It seems a little harsh to say that the LHC has discovered nothing other than the Higgs. It’s actually found lots of new stuff, but some of it doesn’t yet meet the statistical 5 sigma level of certainty, and others just aren’t as spectacular or understandable to the general public as the famous Higgs boson. For instance, it’s returned results showing evidence of supersymmetry consistent with Standard Model predictions, an unexplained anomaly in B-meson decay, and discovered both a tentraquark and a pentaquark and 59 previously unknown hadrons. From what I can tell, CERN to date has published 112,433 scholarly articles on its particle physics research. That’s a lot of knowledge, even if it’s mostly very esoteric. I must admit that looking at the vastness of the LHC and its exotic science-fiction-y appearance, one almost expects it to open a portal into another dimension, so to the layman its discoveries probably seem pretty mundane.
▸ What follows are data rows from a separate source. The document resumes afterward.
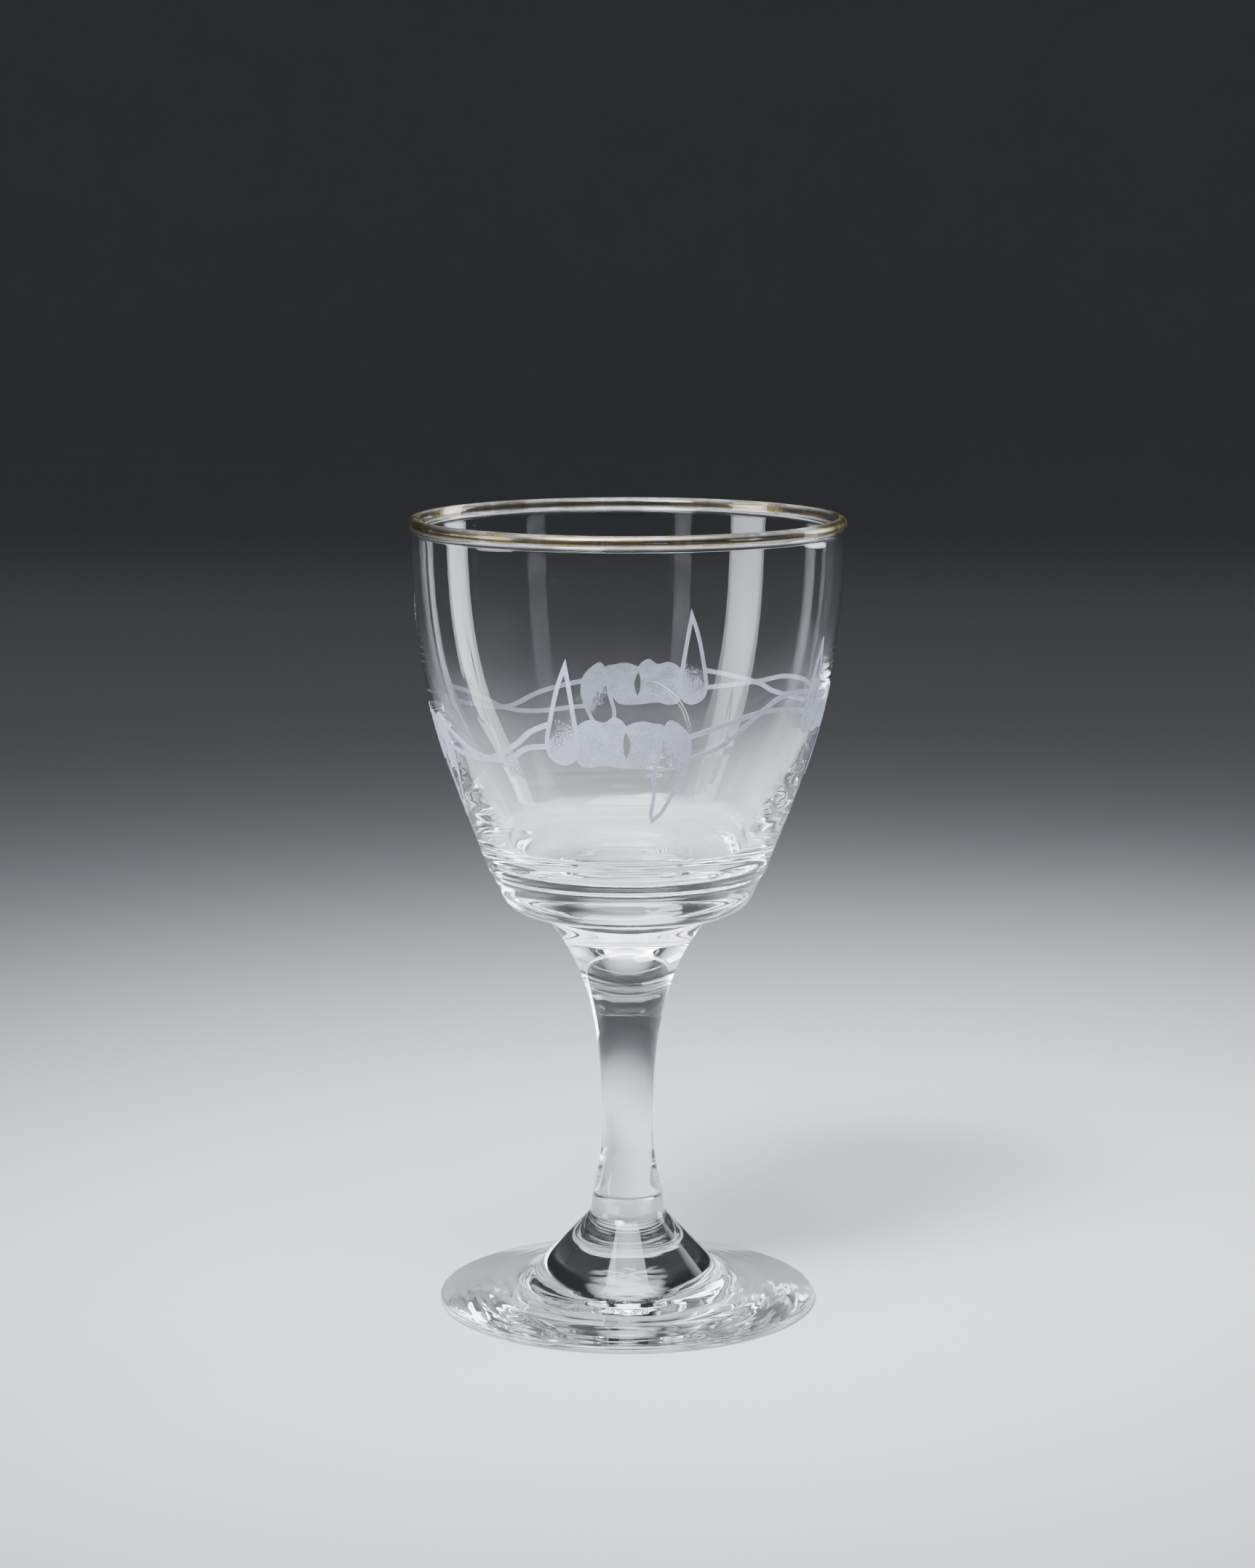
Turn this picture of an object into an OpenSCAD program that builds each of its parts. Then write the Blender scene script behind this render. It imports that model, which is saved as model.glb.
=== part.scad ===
// Stemmed wine glass. A clear bowl with a thick base, a drawn stem and a domed
// foot are fused into one another. The lip carries a worn gilt line, and a band
// of frosted petals joined by crossing waves runs round the middle of the bowl.
// Millimetres, +Z up, origin on the table under the glass's axis. The first
// motif of the frosted band faces -Y.

/* [Glass] */
// overall height, from the table to the top of the lip
height = 125.5; // [120:0.5:130]
// diameter over the rolled lip
rim_d = 68; // [66:0.5:72]
// diameter of the foot
foot_d = 60; // [56:0.5:64]

/* [Bowl] */
// thickness of the rolled lip
lip_d = 2; // [1.8:0.1:2.4]
// wall thickness just below the lip
wall_t = 1.25; // [1:0.05:1.5]
// height of the ridge where the wall meets the thick base
ridge_z = 70; // [69:0.25:71]
// diameter of that ridge
ridge_d = 43.8; // [43:0.2:45]
// height of the bowl's flat underside, where the stem is fused on
seat_z = 62.9; // [62.5:0.1:63.5]
// glass between that underside and the bottom of the cup
floor_t = 7.8; // [7:0.2:8.6]

/* [Stem] */
// diameter of the stem's flared top
collar_d = 25.2; // [24:0.2:26]
// diameter at the stem's thinnest place
waist_d = 8; // [7:0.1:9]
// height of that thinnest place
waist_z = 28.2; // [26:0.2:32]
// diameter of the seam between the stem and the foot
seam_d = 11.6; // [11:0.1:12]
// height of that seam
seam_z = 15.1; // [14.5:0.1:16]

/* [Foot] */
// thickness of the foot's rounded edge
edge_t = 1.16; // [1:0.02:1.6]
// width of the flat ring that the glass stands on
ring_w = 8; // [5:0.5:10]
// depth of the shallow hollow inside that ring
hollow = 1.2; // [0.6:0.1:1.6]

/* [Decoration] */
// thickness of the gold film on the lip
gilt_t = 0.06; // [0.05:0.01:0.1]
// thickness of the frosted layer
frost_t = 0.1; // [0.08:0.01:0.14]
// width of a frosted wave line
line_w = 0.8; // [0.6:0.05:1.1]
// where each motif's middle faces, in degrees from the front
motif_turn = [-3, 77, 174, 273]; // [-10:1:280]
// how far each motif sits above the first one
motif_lift = [0, 2.4, 0, -2]; // [-3:0.1:3]
// how large each motif is beside the first one
motif_size = [1, 0.9, 1, 1.04]; // [0.8:0.01:1.1]

/* [Hidden] */
$fn = 180;
steps = 16;
rim_r = rim_d / 2;
lip_r = lip_d / 2;
foot_r = foot_d / 2;
ridge_r = ridge_d / 2;
collar_r = collar_d / 2;
waist_r = waist_d / 2;
seam_r = seam_d / 2;
edge_r = edge_t / 2;
floor_z = seat_z + floor_t;

// the lip is a round bead: its middle, the radius of its glass under the gold
// film, and the angle below level at which the wall meets it
lip_at = [rim_r - lip_r, height - lip_r];
glass_lip_r = lip_r - gilt_t;
meet = acos(wall_t / 2 / glass_lip_r);
wall_r = lip_at.x + wall_t / 2;
cup_r = lip_at.x - wall_t / 2;
wall_top = lip_at.y - glass_lip_r * sin(meet);
// the bead is drawn in steps of this many degrees, and the film in the same ones
lip_step = 7.5;

// the wall falls straight from the lip, then leans in to the ridge
wall_drop = 28.7;
ridge_lean = 19.5;
ridge_reach = 14.2;
wall = bend([
    [wall_r, wall_top],
    [wall_r, wall_top - wall_drop],
    [ridge_r, ridge_z] + ridge_reach * [sin(ridge_lean), cos(ridge_lean)],
    [ridge_r, ridge_z]
]);

// below the ridge the base tucks in and rounds over to the flat underside
tuck_lean = 41;
tuck_reach = 3.9;
flat_reach = 8.3;
base = bend([
    [ridge_r, ridge_z],
    [ridge_r, ridge_z] - tuck_reach * [sin(tuck_lean), cos(tuck_lean)],
    [collar_r + flat_reach, seat_z],
    [collar_r, seat_z]
]);

// the cup inside follows the wall, and the glass thickens down to a round floor
cup_side = [ridge_r - 1.7, ridge_z + 5.8];
cup_lean = 25;
cup_reach = 11;
floor_reach = 4.2;
floor_flat = 11;
cup = bend([
    [cup_r, wall_top],
    [cup_r, wall_top - wall_drop],
    cup_side + cup_reach * [sin(cup_lean), cos(cup_lean)],
    cup_side
]);
cup_floor = bend([
    cup_side,
    cup_side - floor_reach * [sin(cup_lean), cos(cup_lean)],
    [floor_flat, floor_z],
    [0, floor_z]
]);

// the stem narrows from its collar to the waist and swells again to the seam. Its
// side is upright at all three, and a longer length turns away more gently
collar_straight = 3.2;
upper_straight = 28.6;
lower_straight = 5.7;
seam_straight = 2.5;
stem_upper = bend([
    [collar_r, seat_z],
    [collar_r, seat_z - collar_straight],
    [waist_r, waist_z + upper_straight],
    [waist_r, waist_z]
]);
stem_lower = bend([
    [waist_r, waist_z],
    [waist_r, waist_z - lower_straight],
    [seam_r, seam_z + seam_straight],
    [seam_r, seam_z]
]);

// the foot: a small neck, a steep cone and a low dome out to the edge. Each pull
// says which way a curve leaves its end, and a longer one turns away more gently
cone_top = [seam_r + 1.9, seam_z - 2.7];
cone_end = [13.8, 5.9];
dome_at = [18, 3.45];
seam_pull = [0.1, -0.9];
neck_pull = [-1.1, 1.15];
cone_pull = [1.2, -1.25];
dome_pull = [-1.8, 0.4];
foot_neck = bend([
    [seam_r, seam_z],
    [seam_r, seam_z] + seam_pull,
    cone_top + neck_pull,
    cone_top
]);
foot_dome = bend([
    cone_end,
    cone_end + cone_pull,
    dome_at + dome_pull,
    dome_at
]);
// the edge is drawn in steps of this many degrees
edge_step = 15;
// the hollow underneath rises at a slant from the ring and is level in the middle
ring_in = foot_r - edge_r - ring_w;
underside = bend([
    [ring_in, 0],
    [ring_in * 0.7, hollow * 0.6],
    [ring_in * 0.35, hollow],
    [0, hollow]
]);

// the part of the wall that the frosted band covers, and the wall's radius there
band_low = 77;
band_high = 112;
band_r = wall_r * 0.93;

// one motif, as seen square on: x runs round the bowl, y is the height.
// The left petal points up and the right one down. A larger or smaller motif
// grows or shrinks about the height motif_mid.
motif_mid = 94.5;
petal_up_tip = [-7.5, 107.2];
petal_up_edge = [
    petal_up_tip, [-9.1, 102.9], [-10.2, 98], [-10.8, 94.3], [-10.1, 91.8], [-8, 90.7],
    [-6.2, 91.6], [-5.5, 94.2], [-6.1, 98.4], [-6.8, 103.2], petal_up_tip
];
petal_down_tip = [4.9, 81.5];
petal_down_edge = [
    petal_down_tip, [6.6, 83.1], [8, 85.5], [10.1, 89.6], [11, 93], [10.5, 95.8],
    [7.9, 97.9], [6.4, 95.3], [5.9, 92.5], [5, 89.3], [5.1, 86.3], [4.6, 83], petal_down_tip
];
notch = [1.4, 97.1];
lobes_edge = [
    notch, [0.7, 98], [-0.5, 98.4], [-1.9, 97.6], [-3.9, 98], [-5.8, 96.9],
    [-6.6, 93.8], [-5.8, 91.1], [-4, 90.5], [-1.9, 90.9], [1, 90.5], [4, 90.5],
    [5.4, 91.5], [7.2, 94.6], [7, 97], [5.3, 97.5], [3.5, 97.8], notch
];
gap_left = [[1.4, 96.2], [1, 95], [1, 93.2], [1.4, 91.9]];
gap_right = [[1.4, 91.9], [1.9, 93.2], [2, 94.6], [1.4, 96.2]];

// the two strands of each wave: x goes from -1 at the motif on the left to 1 at
// the motif on the right, where it runs on under the petal, and y is the height
strands = [
    [
        [[-1.1, 94.6], [-0.55, 96.4], [0, 97.9], [0.5, 98.1], [1.1, 97.2]],
        [[-1.1, 91], [-0.5, 93.2], [-0.1, 96.3], [0.35, 99.5], [0.7, 100.5], [1.1, 100.2]]
    ],
    [
        [[-1.1, 97.4], [-0.6, 97.7], [-0.1, 97.2], [0.3, 95.7], [1.1, 93.4]],
        [[-1.1, 95], [-0.5, 94.3], [0, 94.5], [0.3, 95.5], [1.1, 97]]
    ],
    [
        [[-1.1, 95.2], [-0.5, 93.4], [0, 91.2], [0.5, 92.3], [1.1, 94.5]],
        [[-1.1, 90.6], [-0.4, 89.9], [0.05, 91], [0.5, 94.2], [1.1, 97]]
    ],
    [
        [[-1.1, 95.9], [-0.6, 92.9], [-0.2, 91], [0.3, 90.8], [0.65, 93], [1.1, 93.7]],
        [[-1.1, 92.2], [-0.5, 90.6], [0, 90.7], [0.5, 93.5], [0.75, 95.7], [1.1, 97.5]]
    ]
];
// half the angle that a motif fills, as seen from the axis
motif_half = 19.5;

glass_color = [0.82, 0.88, 0.88, 0.35];
frost_color = [0.8, 0.82, 0.88, 0.85];
gilt_color = [0.55, 0.47, 0.25, 0.8];

// a cubic Bezier curve as a list of points
function bend(p, n = steps) = [
    for (i = [0:n])
        let (t = i / n, s = 1 - t)
            s * s * s * p[0] + 3 * s * s * t * p[1] + 3 * s * t * t * p[2] + t * t * t * p[3]
];

// points round part of a circle, from angle a to angle b by the given step
function arc(middle, r, a, b, step) = [for (t = [a:step:b]) middle + r * [cos(t), sin(t)]];

// a smooth open curve through every point of p, with n steps between two points
function through(p, n = 5) = concat([
    for (i = [0:len(p) - 2], j = [0:n - 1])
        let (
            a = p[max(i - 1, 0)], b = p[i], c = p[i + 1], d = p[min(i + 2, len(p) - 1)],
            t = j / n
        )
            b + (c - a) * t / 2 + (2 * a - 5 * b + 4 * c - d) * t * t / 2
            + (3 * b - a - 3 * c + d) * t * t * t / 2
], [p[len(p) - 1]]);

// the direction square to a curve c at its point i
function square_to(c, i) =
    let (along = c[min(i + 1, len(c) - 1)] - c[max(i - 1, 0)])
        [-along.y, along.x] / norm(along);

// the outline of a line of width w along a curve c
function ribbon(c, w) = concat(
    [for (i = [0:len(c) - 1]) c[i] + square_to(c, i) * w / 2],
    [for (i = [len(c) - 1:-1:0]) c[i] - square_to(c, i) * w / 2]
);

function reversed(p) = [for (i = [len(p) - 1:-1:0]) p[i]];

// the angle that motif i + 1 faces, counted on round the bowl past the last one
function turn(i) = motif_turn[i % 4] + 360 * floor(i / 4);

// a thin coat that lies face to face on the wall
module coat() {
    covered = [for (p = wall) if (p.y > band_low && p.y < band_high) p];
    rotate_extrude()
        polygon(concat(covered, reversed([for (p = covered) p + [frost_t, 0]])));
}

// a flat shape pushed out from the axis, towards the angle that it faces
module facing(angle) {
    rotate([0, 0, angle])
        rotate([90, 0, 0])
            linear_extrude(height = rim_r + 2)
                children();
}

// moves and sizes a flat shape as motif i + 1, counted on round the bowl
module as_motif(i) {
    translate([0, motif_mid + motif_lift[i % 4]])
        scale(motif_size[i % 4])
            translate([0, -motif_mid])
                children();
}

// the coat, kept only inside a flat shape that faces angle
module frosted(angle) {
    color(frost_color)
        intersection() {
            coat();
            facing(angle)
                children();
        }
}

module petal_up_shape() {
    polygon(through(petal_up_edge));
}

module petal_down_shape() {
    polygon(through(petal_down_edge));
}

module lobes_shape() {
    difference() {
        polygon(through(lobes_edge));
        polygon(concat(through(gap_left), through(gap_right)));
        petal_up_shape();
        petal_down_shape();
    }
}

// the strands of wave i, drawn between two motifs that are span degrees apart
module wave_shape(i, span) {
    for (strand = strands[i])
        let (
            reach = band_r * sin(span / 2),
            line = [for (p = strand) [p.x * reach, p.y]]
        )
            polygon(ribbon(through(line), line_w));
}

module bowl() {
    color(glass_color)
        rotate_extrude()
            polygon(concat(
                wall, base, [[0, seat_z], [0, floor_z]], reversed(cup_floor), reversed(cup),
                arc(lip_at, glass_lip_r, 225, -45, -lip_step)
            ));
}

module gilt_line() {
    // the film reaches from just above the wall over the top of the lip
    low = -45;
    high = 105;
    color(gilt_color)
        rotate_extrude()
            polygon(concat(
                arc(lip_at, lip_r, low, high, lip_step),
                arc(lip_at, glass_lip_r, high, low, -lip_step)
            ));
}

module stem() {
    color(glass_color)
        rotate_extrude()
            polygon(concat([[0, seat_z]], stem_upper, stem_lower, [[0, seam_z]]));
}

module foot() {
    color(glass_color)
        rotate_extrude()
            polygon(concat(
                [[0, seam_z]], foot_neck, foot_dome,
                arc([foot_r - edge_r, edge_r], edge_r, 90, -90, -edge_step), underside
            ));
}

module petal_up(i) {
    frosted(turn(i - 1))
        as_motif(i - 1)
            petal_up_shape();
}

module petal_down(i) {
    frosted(turn(i - 1))
        as_motif(i - 1)
            petal_down_shape();
}

module lobes(i) {
    frosted(turn(i - 1))
        as_motif(i - 1)
            lobes_shape();
}

// the wave that joins motif i to the next one round the bowl
module wave(i) {
    span = turn(i) - turn(i - 1) - 2 * motif_half;
    difference() {
        frosted((turn(i) + turn(i - 1)) / 2)
            wave_shape(i - 1, span);
        facing(turn(i - 1))
            as_motif(i - 1)
                petal_down_shape();
        facing(turn(i))
            as_motif(i)
                petal_up_shape();
    }
}

bowl();
stem();
foot();
gilt_line();
for (i = [1:4]) petal_up(i);
for (i = [1:4]) petal_down(i);
for (i = [1:4]) lobes(i);
for (i = [1:4]) wave(i);
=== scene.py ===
"""A small stemmed wine glass: clear pressed glass, a worn gilt line and a frosted band.

Lengths in the shape code are in millimetres, as in the CAD source, and every mesh is
scaled to metres when it is made. A profile is a list of (distance from the axis, height).
"""

import math

import bpy
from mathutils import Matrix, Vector, geometry, noise


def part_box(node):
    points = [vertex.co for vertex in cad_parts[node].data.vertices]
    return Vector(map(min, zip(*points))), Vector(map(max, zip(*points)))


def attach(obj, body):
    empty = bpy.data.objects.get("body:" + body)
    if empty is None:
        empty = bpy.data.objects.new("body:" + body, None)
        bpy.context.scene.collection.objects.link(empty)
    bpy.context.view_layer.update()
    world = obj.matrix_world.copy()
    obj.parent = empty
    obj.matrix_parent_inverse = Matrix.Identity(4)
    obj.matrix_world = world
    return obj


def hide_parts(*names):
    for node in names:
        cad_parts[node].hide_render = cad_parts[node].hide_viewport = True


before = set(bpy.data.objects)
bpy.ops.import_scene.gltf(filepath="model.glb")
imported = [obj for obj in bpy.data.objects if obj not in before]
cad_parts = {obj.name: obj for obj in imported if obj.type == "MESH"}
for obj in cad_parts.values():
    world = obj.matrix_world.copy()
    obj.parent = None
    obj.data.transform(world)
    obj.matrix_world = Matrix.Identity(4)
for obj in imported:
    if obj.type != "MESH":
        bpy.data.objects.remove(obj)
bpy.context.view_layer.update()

MM = 0.001
# points nearer to each other than this, in millimetres, are the same point
SAME = 1e-4
# an edge bent more sharply than this stays crisp in the shading
SHARP_ANGLE = math.radians(50)


# ---------------------------------------------------------------- sizes from the frame

def span(node):
    """The lowest and highest corner of a CAD node in millimetres."""
    low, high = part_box(node)
    return low / MM, high / MM


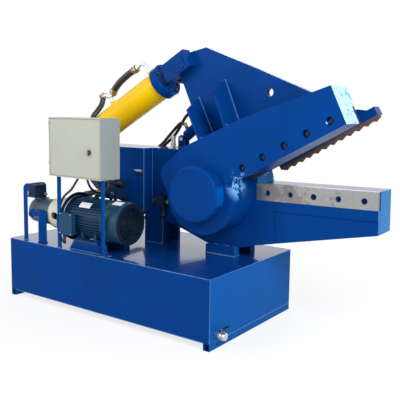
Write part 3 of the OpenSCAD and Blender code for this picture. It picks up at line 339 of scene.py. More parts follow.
def build_zone(t: Tree, given: bpy.types.NodeOutputs) -> Socket:
    """1 inside a ball about a place, falling to 0 at its radius."""
    ends = {0: given["Place"], 1: given["Middle"]}
    away = t.add("VectorMath", ends, operation="DISTANCE").outputs["Value"]
    inner = t.math("MULTIPLY", given["Radius"], t.math("SUBTRACT", 1.0, given["Softness"]))
    return t.ramp(away, given["Radius"], inner)


def build_side(t: Tree, given: bpy.types.NodeOutputs) -> Socket:
    """1 on faces that look one way, falling to 0 on those turned from it."""
    ways = {0: t.add("TexCoord").outputs["Normal"], 1: given["Way"]}
    facing = t.add("VectorMath", ways, operation="DOT_PRODUCT").outputs["Value"]
    return t.ramp(facing, 0.93, 0.97)


EFFECTS: dict[Effect, tuple[Callable, dict[str, object], str]] = {
    Effect.MOTTLE: (build_mottle, {"Place": None, "Scale": 4.0}, "Mask"),
    Effect.PATCHES: (build_patches, {"Place": None, "Scale": 9.0, "Amount": 0.5}, "Mask"),
    Effect.SCRATCHES: (
        build_scratches,
        {"Place": None, "Stretch": (1.0, 1.0, 1.0), "Scale": 20.0, "Amount": 0.5},
        "Mask",
    ),
    Effect.SKIN: (build_skin, {"Place": None, "Scale": 60.0, "Waviness": 3.0}, "Height"),
    Effect.ZONE: (
        build_zone, {"Place": None, "Middle": None, "Radius": 0.3, "Softness": 0.65}, "Mask"
    ),
    Effect.SIDE: (build_side, {"Way": (1.0, 0.0, 0.0)}, "Mask"),
}


# ---------------------------------------------------------------- finishes


@dataclass(frozen=True)
class PaintedLight:
    """A place where light or shade is painted into the colour, as a brighter or darker patch.

    Attributes:
        middle: Middle of the ball that it fills, in metres.
        radius: Radius of the ball.
        amount: How much of the ball the patch covers, in ragged pieces, full above 1.
        colour: Colour that shows there.
        softness: Share of the radius over which it fades.
        side: Way that the painted face looks, or None for every face.
    """

    middle: Point
    radius: float
    amount: float
    colour: Colour = (0.16, 0.32, 0.50)
    softness: float = 0.65
    side: Point | None = None


@dataclass(frozen=True)
class Finish:
    """What every finish has: a name, a colour and nodes that it is made of.

    Attributes:
        name: Name of the material.
        colour: Its main colour.
    """

    name: str
    colour: Colour

    def material(self) -> bpy.types.Material:
        """Builds the material, or finds it when it is built.

        Returns:
            The material.
        """
        found = bpy.data.materials.get(self.name)
        if found:
            return found
        made = bpy.data.materials.new(self.name)
        made.use_nodes = True
        t = Tree(made.node_tree)
        shader = made.node_tree.nodes["Principled BSDF"]
        self.dress(t, shader.inputs, t.add("TexCoord").outputs["Object"])
        return made

    def dress(self, t: Tree, skin: bpy.types.NodeInputs, place: Socket) -> None:
        """Adds the finish's own nodes.

        Args:
            t: Tree of the material.
            skin: Inputs of its shader.
            place: Place on the piece.
        """
        raise NotImplementedError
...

I presume that means 59 previously unobserved but expected to exist hadrons based on various combinations of quarks in different states.

The SSC was to be a higher energy machine than the LHC is, and it was also to be a proton collider not an electron/positron collider.

Thank you for the comments: I thought the overlap was higher. It was sold at the time as a way to keep up with the Europeans, an argument I found unpersuasive.

According to wiki, $2 billion was spent on the project, while estimated total costs kept spiraling upwards from the initial $4.4 billion estimate, first to $8.4 billion, then to $12.0 billion.

The second 90% of the work always costs the most. Until it’s time to start on the third 90%.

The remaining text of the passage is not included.